Ebenso rechtfertige der vom FG angeführte Wirtschaftszollgedanke eine Erhebung der Abgaben bei der Anmelderin, denn die Entstehung des Zollanspruchs des Einfuhrlandes knüpft an den Eingang der Ware in den Wirtschaftskreislauf dieses Landes an. Hinsichtlich der reimportierten Waren sei dies gegeben, da sie durch die vorherige Ausfuhr zu Drittlandswaren geworden sind.

Nach Art. 2 ZKDVO sind Zollbehörden von Amts wegen verpflichtet, die Unterlagen und Angaben bereitzustellen, die ihnen zur Verfügung stehen, wenn eine Person nicht in der Lage ist, die für die Entscheidung erforderlichen Unterlagen vorzulegen. Im vorliegenden Fall ist das HZA dieser Verpflichtung durch Übersendung des INF 1 nachgekommen. Es ergebe sich aber weiterhin aus Art. 2 ZKDVO keine Verpflichtung der Behörden, erforderliche Angaben zugunsten des Anmelders erst noch zu erheben. Fehlen den Behörden erforderliche Unterlagen, gilt Art. 6 ZK. Ein Auskunftsverlangen bei der Klägerin sei nicht erforderlich gewesen. Sollte das HZA über seinen gesetzlichen Auftrag hinaus Sachverhaltsaufklärung betreiben, dürfe es jedenfalls nicht Dritte zur Mitwirkung verpflichten.

Auch die Voraussetzungen des Art. 14 ZK seien nicht gegeben. Eine wenigstens mittelbare Beteiligung an der Einfuhr der Pkw liege nicht vor. Eine unmittelbare oder mittelbare Beteiligung an Vorgängen im Rahmen des Warenverkehrs gem. Art. 14 ZK setze eine Beteiligung des Betreffenden an den konkreten Vorgängen voraus, auf die die Zollbehörde zollrechtliche Vorschriften anwenden will. Eine mittelbare Beteiligung hänge vom gesamten wirtschaftlichen Vorgang ab. Es liege jedoch kein Anhaltspunkt vor, der es rechtfertigen könnte, die Ausfuhr der Pkw durch die Klägerin und die Wiedereinfuhr durch die Anmelderin als einen einheitlichen wirtschaftlichen Vorgang zu betrachten. Des Weiteren habe die Klägerin die Fahrzeuge nicht mit der Absicht eines Reimports ausgeführt.

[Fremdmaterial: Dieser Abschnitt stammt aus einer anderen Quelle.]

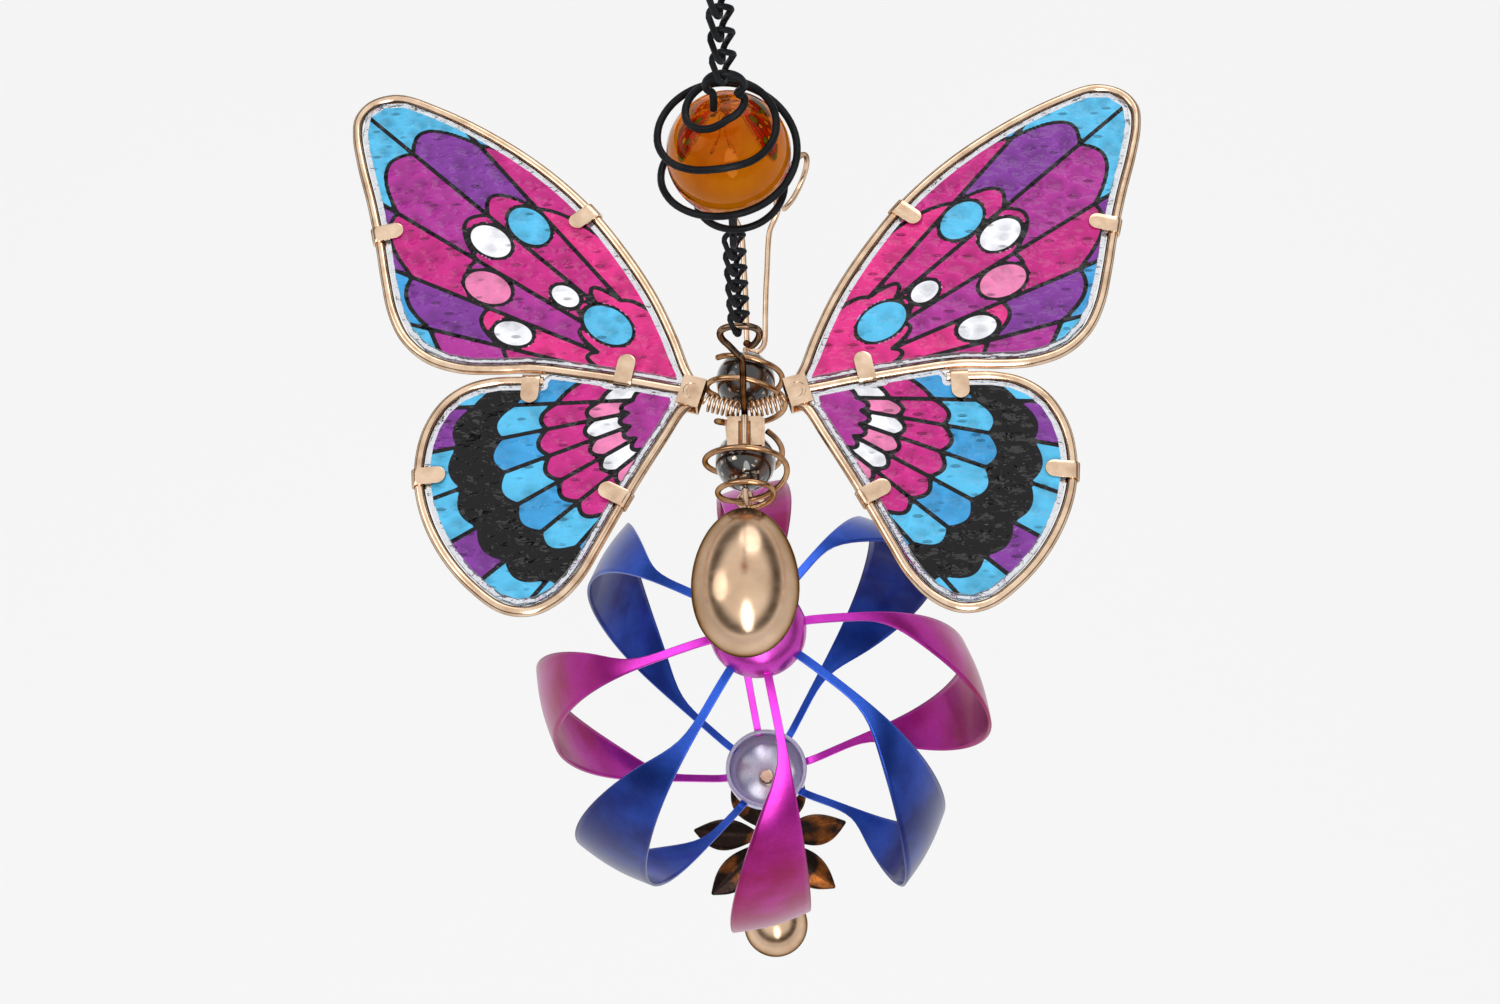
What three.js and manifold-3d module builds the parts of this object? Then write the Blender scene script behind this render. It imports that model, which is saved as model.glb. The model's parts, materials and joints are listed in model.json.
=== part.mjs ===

Der BFH entschied außerdem, dass ein Auskunftsverlangen für die Klägerin unzumutbar wäre, da das HZA nicht berechtigt sei, Daten nur zum Zweck der Begünstigung eines Reimports zu verlangen.

Praxishinweis

Die Hersteller von reimportierten Fahrzeugen unterliegen nicht ohne Weiteres einer Mitwirkungspflicht zugunsten des Reimporteuers der Waren, der diese als Rückwaren anmeldet, um von Einfuhrabgaben befreit zu werden. Zollbehörden können nur dann Auskunft verlangen, wenn der Betreffende unmittelbar oder mittelbar an den konkreten wirtschaftlichen Vorgängen beteiligt ist. Bei Reimporten mangelt es jedoch regelmäßig an einem einheitlichen wirtschaftlichen Vorgang zwischen Ausfuhr durch den Hersteller und Wiedereinfuhr durch andere Anmelder, so dass der Hersteller nicht als mittelbar beteiligte Person nach Art. 14 ZK anzusehen ist.

Der Reimporteur der Waren, der diese als Rückwaren anmeldet, um von Einfuhrabgaben befreit zu werden, sollte beachten, dass er als Antragssteller zur Beibringung der entsprechenden Unterlagen verpflichtet ist und das HZA insoweit auch keine Pflicht zur Beschaffung der erforderlichen Daten trifft. Das HZA muss lediglich die ihr verfügbaren Unterlagen dem Zollanmelder zur Verfügung stellen, wenn dieser nicht in der Lage ist, die für die Entscheidung erforderlichen Unterlagen vorzulegen.

Bei Auskunftsersuchen durch die Zollbehörden ist daher im konkreten Fall zu prüfen, ob überhaupt eine Verpflichtung besteht, die gewünschten Unterlagen herauszugeben.